## WHAT IS BEING ASKED
Set down exactly the lines from the one with "Model this object" to the one with "# The origin", both included, and no line outside that range.

━━━━━━━━━━━━━━━━━━━━

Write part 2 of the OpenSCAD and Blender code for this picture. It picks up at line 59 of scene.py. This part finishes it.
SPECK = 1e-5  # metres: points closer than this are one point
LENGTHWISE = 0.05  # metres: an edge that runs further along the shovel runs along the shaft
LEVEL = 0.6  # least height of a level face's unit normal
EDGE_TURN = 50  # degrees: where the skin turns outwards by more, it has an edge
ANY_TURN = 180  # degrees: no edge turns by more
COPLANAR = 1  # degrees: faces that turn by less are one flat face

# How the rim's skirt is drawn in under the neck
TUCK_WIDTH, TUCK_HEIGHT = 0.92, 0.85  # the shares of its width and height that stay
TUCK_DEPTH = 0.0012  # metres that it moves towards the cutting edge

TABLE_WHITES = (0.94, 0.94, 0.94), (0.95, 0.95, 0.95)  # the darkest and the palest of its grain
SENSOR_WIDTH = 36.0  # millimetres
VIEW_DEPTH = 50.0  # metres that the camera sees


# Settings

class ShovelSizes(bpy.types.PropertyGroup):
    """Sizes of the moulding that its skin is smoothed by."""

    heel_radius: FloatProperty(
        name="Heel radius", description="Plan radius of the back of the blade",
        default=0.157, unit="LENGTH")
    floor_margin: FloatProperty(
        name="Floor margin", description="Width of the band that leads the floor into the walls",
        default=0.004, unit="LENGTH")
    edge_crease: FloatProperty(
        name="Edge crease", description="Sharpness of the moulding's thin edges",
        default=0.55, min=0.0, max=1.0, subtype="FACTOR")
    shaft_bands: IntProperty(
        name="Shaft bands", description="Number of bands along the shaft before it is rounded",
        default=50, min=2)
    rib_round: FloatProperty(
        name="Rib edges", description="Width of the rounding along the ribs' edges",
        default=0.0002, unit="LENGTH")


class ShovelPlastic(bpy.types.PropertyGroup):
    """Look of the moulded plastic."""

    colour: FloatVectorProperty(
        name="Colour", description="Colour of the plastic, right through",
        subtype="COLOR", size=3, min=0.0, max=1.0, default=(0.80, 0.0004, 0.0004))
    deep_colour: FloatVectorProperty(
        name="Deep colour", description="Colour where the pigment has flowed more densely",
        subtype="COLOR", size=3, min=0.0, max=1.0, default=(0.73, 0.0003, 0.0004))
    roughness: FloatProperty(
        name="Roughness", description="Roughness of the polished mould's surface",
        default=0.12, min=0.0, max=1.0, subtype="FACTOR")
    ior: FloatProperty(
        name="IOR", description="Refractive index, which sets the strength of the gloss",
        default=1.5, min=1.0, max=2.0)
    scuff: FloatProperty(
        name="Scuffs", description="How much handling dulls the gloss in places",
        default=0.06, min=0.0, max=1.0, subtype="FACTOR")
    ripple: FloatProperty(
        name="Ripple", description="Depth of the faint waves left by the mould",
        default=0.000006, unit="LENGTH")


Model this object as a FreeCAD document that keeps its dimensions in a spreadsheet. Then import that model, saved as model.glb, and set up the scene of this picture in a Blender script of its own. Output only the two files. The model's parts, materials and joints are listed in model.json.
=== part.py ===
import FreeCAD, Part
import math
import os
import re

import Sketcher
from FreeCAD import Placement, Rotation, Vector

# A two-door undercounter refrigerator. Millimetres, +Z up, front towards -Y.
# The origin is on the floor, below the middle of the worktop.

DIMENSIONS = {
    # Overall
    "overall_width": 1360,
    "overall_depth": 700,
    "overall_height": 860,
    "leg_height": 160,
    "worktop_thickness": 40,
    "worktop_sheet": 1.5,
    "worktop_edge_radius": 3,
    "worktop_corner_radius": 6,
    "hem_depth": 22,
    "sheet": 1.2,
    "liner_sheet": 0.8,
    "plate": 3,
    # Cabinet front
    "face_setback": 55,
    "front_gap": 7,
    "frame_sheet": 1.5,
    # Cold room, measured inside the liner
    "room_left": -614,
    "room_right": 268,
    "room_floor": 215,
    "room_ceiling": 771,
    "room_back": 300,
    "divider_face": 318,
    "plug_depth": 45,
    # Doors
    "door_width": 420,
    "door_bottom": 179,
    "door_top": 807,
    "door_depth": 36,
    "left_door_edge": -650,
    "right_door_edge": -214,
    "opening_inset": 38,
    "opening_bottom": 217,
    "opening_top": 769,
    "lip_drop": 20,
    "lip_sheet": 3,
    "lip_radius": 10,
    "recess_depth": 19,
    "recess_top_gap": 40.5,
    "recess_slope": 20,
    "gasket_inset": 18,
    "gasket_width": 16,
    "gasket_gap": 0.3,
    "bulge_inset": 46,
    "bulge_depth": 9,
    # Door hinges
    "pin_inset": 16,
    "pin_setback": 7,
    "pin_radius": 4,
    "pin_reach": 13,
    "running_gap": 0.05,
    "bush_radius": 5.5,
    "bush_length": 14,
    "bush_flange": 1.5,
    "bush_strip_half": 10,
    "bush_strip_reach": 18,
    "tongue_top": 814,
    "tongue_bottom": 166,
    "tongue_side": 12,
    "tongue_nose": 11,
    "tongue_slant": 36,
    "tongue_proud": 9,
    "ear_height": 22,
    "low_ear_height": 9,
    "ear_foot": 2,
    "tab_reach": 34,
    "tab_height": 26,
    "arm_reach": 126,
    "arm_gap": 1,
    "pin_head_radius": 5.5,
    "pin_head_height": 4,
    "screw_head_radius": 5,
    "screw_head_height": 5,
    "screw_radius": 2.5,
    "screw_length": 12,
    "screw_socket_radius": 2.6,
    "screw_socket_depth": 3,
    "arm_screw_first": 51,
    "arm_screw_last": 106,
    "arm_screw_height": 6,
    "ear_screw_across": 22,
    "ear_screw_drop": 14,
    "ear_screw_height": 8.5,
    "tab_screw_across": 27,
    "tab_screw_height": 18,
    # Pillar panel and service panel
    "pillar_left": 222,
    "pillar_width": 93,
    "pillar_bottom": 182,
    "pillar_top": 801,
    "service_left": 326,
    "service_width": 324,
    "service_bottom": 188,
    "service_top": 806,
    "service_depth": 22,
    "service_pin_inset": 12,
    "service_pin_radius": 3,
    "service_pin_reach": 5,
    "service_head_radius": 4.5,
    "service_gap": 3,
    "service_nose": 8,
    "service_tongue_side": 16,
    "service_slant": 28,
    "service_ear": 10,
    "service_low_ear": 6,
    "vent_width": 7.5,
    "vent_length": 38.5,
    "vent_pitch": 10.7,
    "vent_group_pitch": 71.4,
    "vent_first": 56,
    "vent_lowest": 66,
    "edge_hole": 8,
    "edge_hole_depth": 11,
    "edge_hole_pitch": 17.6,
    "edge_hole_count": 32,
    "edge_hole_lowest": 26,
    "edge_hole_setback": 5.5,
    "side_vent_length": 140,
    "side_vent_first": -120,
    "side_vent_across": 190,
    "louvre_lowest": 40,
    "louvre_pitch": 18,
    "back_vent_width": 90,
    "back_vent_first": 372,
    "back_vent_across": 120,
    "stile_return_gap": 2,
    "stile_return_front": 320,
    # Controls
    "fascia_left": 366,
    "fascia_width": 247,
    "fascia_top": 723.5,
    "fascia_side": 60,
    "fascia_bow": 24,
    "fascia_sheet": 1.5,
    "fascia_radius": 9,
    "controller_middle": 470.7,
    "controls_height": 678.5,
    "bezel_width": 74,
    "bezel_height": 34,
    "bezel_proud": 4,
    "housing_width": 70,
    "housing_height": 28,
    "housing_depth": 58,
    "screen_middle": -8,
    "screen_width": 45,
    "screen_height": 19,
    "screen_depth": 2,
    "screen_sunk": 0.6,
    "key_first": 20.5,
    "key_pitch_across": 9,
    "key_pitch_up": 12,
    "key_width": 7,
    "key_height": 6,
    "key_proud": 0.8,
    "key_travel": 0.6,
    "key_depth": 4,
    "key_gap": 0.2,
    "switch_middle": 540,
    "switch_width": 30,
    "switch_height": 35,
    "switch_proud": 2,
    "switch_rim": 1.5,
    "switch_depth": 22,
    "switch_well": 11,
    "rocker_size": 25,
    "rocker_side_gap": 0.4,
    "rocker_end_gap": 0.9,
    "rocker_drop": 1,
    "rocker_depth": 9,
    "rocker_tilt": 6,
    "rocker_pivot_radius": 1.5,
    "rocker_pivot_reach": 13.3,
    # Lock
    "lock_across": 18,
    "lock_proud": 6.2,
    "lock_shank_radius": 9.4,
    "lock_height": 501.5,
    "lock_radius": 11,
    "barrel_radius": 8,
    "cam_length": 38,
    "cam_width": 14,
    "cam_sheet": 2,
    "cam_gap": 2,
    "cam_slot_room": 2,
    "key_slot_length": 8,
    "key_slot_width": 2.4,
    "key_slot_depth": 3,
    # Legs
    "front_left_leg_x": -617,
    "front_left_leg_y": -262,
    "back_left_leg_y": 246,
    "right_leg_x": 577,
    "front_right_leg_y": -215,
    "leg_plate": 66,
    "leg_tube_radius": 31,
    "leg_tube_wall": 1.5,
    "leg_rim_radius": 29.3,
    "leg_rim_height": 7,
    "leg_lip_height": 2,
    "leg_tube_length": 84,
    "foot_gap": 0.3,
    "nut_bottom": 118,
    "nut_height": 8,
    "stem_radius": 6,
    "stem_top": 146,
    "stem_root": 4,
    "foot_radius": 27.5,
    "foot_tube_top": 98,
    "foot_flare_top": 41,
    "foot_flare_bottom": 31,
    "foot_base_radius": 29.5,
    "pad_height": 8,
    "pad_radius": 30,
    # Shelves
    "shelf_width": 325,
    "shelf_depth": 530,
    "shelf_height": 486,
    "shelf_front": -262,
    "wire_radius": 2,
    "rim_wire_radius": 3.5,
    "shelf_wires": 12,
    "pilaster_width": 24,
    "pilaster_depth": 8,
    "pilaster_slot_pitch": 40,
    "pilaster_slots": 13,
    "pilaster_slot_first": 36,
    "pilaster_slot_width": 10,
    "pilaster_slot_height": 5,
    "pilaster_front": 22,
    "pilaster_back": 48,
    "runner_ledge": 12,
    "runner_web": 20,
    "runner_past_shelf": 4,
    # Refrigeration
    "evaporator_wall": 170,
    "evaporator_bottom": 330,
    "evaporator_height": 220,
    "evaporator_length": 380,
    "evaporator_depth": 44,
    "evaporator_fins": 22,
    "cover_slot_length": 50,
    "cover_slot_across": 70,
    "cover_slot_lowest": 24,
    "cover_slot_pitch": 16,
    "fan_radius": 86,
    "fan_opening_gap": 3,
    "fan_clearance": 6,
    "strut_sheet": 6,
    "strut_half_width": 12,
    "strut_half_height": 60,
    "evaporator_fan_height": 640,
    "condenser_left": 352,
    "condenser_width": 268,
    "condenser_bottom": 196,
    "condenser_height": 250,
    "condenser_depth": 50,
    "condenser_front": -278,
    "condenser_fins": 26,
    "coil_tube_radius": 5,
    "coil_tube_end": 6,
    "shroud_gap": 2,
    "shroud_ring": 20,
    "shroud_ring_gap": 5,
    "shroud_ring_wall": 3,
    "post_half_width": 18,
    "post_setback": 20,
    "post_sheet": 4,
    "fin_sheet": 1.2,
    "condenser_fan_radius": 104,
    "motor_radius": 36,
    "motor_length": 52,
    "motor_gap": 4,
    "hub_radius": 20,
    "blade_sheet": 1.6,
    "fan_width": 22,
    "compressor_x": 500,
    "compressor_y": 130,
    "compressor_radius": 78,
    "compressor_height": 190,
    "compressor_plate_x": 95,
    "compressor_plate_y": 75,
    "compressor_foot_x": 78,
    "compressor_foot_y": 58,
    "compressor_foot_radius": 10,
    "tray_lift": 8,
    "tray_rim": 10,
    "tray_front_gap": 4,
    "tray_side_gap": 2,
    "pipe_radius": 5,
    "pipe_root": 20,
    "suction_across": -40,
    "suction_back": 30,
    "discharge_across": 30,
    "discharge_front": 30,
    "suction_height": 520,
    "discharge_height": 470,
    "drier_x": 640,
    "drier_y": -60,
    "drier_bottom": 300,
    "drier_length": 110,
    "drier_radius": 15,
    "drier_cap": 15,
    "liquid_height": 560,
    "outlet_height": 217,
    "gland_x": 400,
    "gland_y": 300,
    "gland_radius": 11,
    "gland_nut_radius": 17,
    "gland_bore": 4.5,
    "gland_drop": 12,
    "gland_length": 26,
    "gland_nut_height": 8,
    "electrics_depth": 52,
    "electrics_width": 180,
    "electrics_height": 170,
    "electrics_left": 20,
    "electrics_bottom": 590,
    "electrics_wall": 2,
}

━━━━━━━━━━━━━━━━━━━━

## FINAL RESULT
Model this object as a FreeCAD document that keeps its dimensions in a spreadsheet. Then import that model, saved as model.glb, and set up the scene of this picture in a Blender script of its own. Output only the two files. The model's parts, materials and joints are listed in model.json.
=== part.py ===
import FreeCAD, Part
import math
import os
import re

import Sketcher
from FreeCAD import Placement, Rotation, Vector

# A two-door undercounter refrigerator. Millimetres, +Z up, front towards -Y.
# The origin is on the floor, below the middle of the worktop.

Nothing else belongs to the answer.